INPUT DATA:
>>>>>
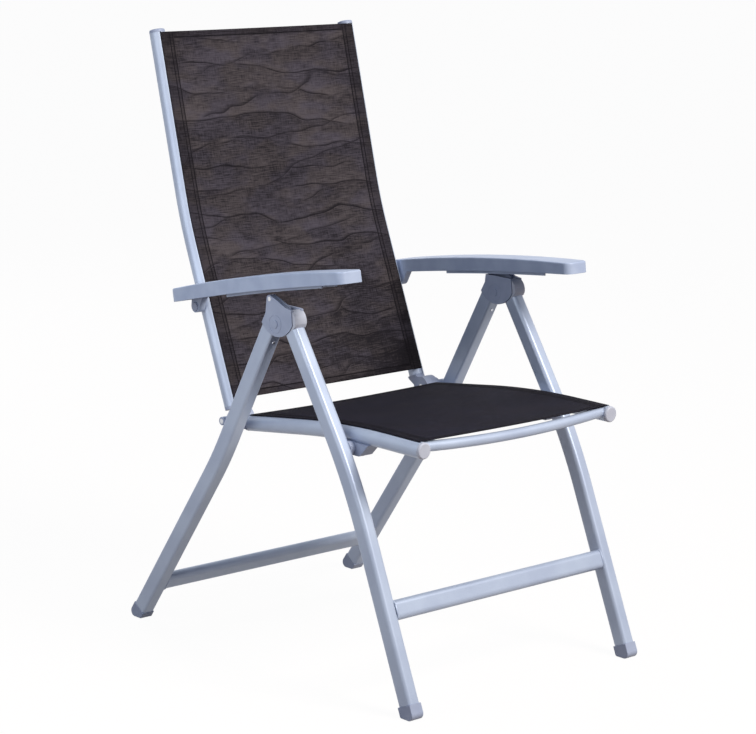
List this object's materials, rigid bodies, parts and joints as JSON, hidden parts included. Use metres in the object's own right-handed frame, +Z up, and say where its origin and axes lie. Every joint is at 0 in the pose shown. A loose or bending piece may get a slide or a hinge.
<<<<<
>>>>>
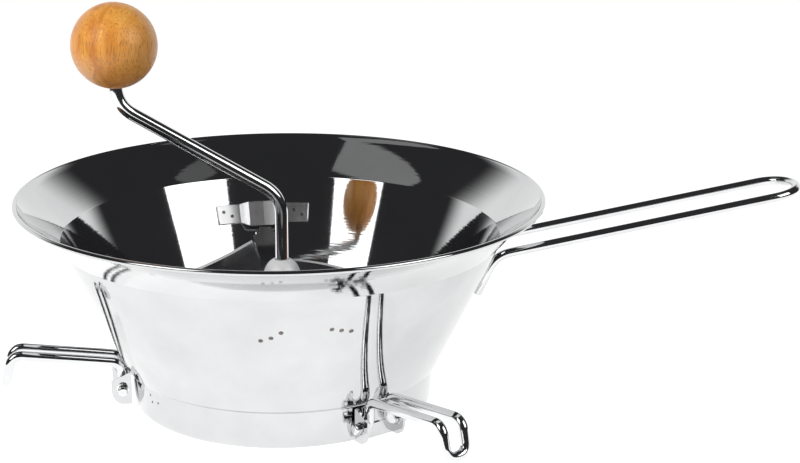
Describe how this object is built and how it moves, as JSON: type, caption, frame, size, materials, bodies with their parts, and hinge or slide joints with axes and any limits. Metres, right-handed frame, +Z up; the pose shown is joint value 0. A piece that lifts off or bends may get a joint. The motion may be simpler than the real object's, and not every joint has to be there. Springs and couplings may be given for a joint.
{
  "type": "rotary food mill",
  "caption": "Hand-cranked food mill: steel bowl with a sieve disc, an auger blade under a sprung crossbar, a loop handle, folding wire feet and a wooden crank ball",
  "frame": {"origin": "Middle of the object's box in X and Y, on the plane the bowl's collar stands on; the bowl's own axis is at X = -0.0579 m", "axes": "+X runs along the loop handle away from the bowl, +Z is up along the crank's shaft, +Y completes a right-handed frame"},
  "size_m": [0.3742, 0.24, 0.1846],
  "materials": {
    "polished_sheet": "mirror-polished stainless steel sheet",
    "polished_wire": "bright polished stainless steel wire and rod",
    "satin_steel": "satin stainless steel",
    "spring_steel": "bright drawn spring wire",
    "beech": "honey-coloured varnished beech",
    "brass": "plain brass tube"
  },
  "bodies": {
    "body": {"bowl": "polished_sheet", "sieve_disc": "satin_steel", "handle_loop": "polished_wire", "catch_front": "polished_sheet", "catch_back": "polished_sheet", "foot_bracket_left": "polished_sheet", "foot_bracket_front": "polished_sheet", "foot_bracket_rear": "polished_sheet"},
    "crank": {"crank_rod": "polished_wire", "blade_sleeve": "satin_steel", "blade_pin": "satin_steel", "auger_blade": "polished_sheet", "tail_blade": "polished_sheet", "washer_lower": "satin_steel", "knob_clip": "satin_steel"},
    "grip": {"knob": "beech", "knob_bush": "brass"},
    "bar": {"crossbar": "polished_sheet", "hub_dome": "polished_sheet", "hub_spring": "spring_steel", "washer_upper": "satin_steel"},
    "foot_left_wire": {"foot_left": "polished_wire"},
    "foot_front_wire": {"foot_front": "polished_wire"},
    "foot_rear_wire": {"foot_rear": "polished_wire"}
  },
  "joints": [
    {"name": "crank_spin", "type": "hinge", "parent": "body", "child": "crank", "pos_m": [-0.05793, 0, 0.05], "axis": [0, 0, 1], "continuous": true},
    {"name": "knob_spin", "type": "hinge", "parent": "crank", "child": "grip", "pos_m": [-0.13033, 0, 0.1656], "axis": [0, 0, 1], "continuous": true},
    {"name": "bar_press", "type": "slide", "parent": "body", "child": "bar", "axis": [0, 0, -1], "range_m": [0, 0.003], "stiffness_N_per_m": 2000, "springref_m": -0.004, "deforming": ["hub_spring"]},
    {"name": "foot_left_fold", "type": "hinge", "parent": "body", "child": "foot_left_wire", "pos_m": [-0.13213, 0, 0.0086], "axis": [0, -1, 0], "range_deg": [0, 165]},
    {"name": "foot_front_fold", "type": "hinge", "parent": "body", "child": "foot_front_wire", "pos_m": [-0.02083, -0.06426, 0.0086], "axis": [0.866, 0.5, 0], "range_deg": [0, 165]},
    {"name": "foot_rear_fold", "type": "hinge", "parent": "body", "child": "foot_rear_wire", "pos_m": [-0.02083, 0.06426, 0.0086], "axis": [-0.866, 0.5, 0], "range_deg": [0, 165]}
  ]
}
<<<<<
>>>>>
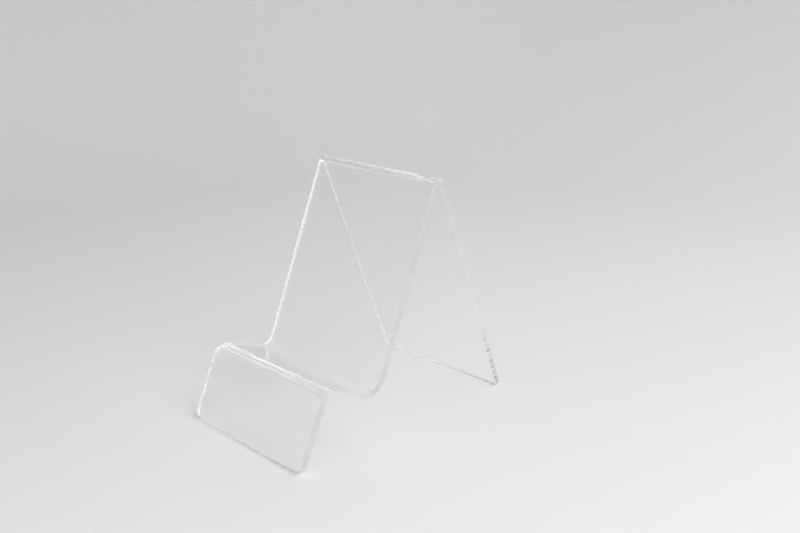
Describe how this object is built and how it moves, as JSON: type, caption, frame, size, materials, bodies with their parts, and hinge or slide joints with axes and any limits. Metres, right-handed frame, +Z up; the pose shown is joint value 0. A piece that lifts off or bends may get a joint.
<<<<<
YOUR INSTRUCTIONS: Among the entries above, how many lines include the word "origin"? Reply with the number only.

THE REPLY: 2